**Task directions:** Repeat exactly the lines of the entries below from the one with "Write part 4" through the one with "armrest's four carriers.", both ends included, and nothing else.

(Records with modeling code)
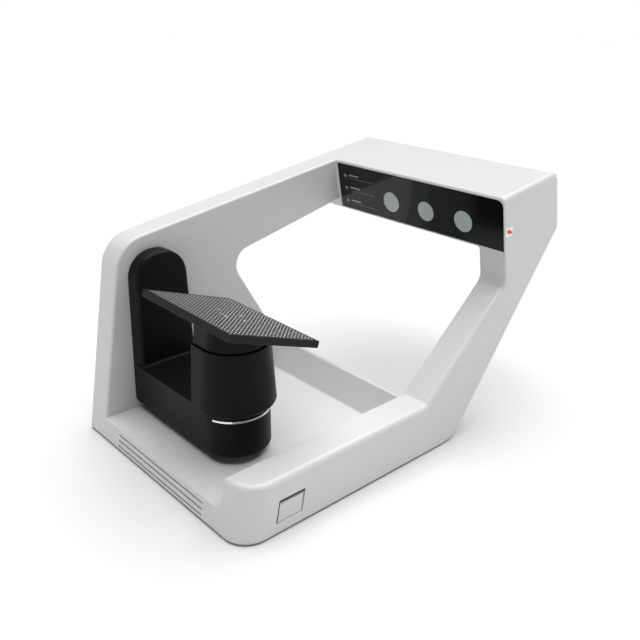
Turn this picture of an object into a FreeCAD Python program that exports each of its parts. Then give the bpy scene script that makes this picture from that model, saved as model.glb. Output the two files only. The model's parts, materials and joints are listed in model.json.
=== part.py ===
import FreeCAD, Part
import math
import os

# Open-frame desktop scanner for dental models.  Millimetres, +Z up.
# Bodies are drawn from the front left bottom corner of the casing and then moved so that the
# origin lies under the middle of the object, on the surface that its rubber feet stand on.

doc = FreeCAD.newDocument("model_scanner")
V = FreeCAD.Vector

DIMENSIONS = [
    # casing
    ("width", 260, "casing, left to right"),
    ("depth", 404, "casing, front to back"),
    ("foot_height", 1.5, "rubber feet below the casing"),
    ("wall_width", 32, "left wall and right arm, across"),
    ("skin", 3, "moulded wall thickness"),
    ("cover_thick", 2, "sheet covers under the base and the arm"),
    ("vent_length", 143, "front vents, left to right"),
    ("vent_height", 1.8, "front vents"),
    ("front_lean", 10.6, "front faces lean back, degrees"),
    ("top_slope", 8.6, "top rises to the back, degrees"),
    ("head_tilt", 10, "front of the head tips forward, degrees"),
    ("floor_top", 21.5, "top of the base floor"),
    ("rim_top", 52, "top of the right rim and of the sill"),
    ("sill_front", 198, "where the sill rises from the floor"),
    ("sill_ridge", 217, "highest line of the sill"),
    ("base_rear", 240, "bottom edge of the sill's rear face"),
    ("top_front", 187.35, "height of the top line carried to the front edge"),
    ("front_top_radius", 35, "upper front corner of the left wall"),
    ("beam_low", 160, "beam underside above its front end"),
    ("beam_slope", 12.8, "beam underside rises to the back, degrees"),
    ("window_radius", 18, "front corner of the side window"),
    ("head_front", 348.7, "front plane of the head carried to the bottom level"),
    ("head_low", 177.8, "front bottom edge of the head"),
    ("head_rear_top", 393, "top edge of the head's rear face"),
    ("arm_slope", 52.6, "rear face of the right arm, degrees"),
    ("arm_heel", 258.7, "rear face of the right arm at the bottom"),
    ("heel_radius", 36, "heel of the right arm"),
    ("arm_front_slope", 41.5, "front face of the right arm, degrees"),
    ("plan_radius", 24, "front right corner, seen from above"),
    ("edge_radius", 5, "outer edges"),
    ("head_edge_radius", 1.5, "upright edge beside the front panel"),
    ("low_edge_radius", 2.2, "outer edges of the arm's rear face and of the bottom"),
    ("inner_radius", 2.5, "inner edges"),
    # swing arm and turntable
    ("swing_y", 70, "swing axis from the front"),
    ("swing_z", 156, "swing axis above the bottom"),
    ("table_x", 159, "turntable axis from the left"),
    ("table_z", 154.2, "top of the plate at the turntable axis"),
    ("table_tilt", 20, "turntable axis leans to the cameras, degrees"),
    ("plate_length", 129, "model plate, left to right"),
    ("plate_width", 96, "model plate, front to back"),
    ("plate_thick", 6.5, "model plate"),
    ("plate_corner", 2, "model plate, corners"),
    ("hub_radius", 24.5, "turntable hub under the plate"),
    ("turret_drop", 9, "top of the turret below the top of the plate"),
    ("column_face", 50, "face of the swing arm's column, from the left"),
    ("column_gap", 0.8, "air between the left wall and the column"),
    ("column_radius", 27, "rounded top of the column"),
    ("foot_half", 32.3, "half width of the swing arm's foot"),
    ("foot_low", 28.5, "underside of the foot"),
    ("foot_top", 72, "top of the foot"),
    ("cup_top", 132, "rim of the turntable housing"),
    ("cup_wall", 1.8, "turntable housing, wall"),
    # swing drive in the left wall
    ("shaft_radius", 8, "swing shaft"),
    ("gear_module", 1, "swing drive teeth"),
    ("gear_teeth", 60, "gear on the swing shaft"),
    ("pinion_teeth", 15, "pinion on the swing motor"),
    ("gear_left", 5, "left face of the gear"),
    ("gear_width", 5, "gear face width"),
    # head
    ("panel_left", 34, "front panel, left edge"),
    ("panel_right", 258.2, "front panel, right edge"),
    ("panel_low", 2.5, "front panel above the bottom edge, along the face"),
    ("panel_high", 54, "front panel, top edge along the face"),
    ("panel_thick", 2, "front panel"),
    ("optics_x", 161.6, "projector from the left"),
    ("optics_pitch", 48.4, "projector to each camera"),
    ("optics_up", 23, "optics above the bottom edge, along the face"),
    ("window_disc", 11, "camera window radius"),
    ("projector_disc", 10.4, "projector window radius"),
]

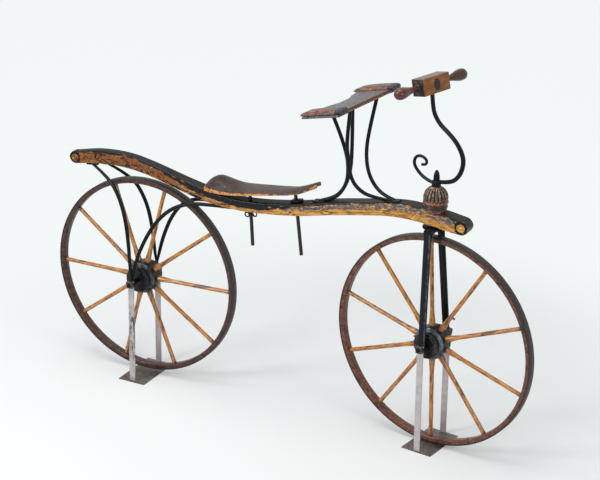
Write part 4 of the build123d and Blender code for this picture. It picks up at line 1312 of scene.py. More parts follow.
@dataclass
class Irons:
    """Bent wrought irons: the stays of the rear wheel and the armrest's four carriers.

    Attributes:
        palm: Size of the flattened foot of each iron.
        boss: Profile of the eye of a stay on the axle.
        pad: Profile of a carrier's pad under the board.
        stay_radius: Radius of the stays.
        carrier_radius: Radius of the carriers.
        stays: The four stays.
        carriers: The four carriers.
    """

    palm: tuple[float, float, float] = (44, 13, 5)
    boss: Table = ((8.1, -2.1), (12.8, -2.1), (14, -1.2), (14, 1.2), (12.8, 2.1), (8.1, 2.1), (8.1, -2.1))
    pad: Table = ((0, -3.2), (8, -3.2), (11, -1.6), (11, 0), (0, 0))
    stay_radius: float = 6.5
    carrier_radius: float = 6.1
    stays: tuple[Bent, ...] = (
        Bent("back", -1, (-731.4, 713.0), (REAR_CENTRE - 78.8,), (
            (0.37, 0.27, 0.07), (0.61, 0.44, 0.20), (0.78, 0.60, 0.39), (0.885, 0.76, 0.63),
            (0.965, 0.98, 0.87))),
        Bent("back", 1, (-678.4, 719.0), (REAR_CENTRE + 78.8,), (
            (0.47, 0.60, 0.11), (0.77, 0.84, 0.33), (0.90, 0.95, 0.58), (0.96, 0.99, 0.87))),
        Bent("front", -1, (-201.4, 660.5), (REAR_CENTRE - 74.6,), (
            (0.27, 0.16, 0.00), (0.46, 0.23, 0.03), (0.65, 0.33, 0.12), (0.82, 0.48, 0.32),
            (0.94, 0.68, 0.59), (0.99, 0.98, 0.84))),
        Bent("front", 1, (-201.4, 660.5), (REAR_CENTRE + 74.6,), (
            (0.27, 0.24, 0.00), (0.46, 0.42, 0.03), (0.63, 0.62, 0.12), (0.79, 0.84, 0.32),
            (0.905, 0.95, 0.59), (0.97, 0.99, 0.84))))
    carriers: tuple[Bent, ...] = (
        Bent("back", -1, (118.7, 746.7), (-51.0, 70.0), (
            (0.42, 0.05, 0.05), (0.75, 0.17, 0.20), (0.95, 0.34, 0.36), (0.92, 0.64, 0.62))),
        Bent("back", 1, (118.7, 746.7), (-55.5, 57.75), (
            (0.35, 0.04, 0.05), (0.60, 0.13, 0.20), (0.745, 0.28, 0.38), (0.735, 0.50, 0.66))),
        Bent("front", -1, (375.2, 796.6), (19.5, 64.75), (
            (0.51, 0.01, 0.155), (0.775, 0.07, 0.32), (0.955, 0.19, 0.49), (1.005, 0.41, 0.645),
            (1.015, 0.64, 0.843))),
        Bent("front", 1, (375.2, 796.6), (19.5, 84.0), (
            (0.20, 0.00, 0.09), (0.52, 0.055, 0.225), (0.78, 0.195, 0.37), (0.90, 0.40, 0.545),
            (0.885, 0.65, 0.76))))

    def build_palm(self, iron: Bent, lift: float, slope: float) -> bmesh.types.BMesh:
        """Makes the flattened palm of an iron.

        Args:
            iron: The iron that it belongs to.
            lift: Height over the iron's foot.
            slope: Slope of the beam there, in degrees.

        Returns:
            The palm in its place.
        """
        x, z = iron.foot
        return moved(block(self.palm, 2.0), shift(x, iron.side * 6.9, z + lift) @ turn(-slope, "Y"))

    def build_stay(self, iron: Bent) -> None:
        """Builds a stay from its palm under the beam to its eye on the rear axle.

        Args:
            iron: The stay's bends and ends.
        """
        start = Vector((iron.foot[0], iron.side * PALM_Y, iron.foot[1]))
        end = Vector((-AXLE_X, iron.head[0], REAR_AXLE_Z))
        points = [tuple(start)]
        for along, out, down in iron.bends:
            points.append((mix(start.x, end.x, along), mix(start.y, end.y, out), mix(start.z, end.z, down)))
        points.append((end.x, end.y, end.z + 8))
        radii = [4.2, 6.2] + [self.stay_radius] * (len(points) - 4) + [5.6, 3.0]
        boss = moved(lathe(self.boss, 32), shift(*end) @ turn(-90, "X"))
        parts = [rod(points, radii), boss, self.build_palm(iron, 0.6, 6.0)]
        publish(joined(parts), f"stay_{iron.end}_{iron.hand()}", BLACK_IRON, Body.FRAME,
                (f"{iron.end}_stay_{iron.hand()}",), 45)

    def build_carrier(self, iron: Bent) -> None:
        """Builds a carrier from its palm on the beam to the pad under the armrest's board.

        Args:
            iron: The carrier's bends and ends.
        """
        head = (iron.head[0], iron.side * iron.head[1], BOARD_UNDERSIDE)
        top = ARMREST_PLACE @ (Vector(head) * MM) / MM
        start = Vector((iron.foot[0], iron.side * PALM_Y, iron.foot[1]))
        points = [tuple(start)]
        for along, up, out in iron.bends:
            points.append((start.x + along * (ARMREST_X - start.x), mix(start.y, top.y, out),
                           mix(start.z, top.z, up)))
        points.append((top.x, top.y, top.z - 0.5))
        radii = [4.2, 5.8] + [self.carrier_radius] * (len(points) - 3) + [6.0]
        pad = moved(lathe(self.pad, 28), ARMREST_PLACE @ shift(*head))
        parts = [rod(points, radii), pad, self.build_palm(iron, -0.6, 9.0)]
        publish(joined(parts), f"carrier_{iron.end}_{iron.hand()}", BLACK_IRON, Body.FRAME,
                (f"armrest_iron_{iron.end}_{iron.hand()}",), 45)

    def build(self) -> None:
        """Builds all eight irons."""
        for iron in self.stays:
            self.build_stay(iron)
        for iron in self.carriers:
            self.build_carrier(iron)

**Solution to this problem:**
Write part 4 of the build123d and Blender code for this picture. It picks up at line 1312 of scene.py. More parts follow.
@dataclass
class Irons:
    """Bent wrought irons: the stays of the rear wheel and the armrest's four carriers.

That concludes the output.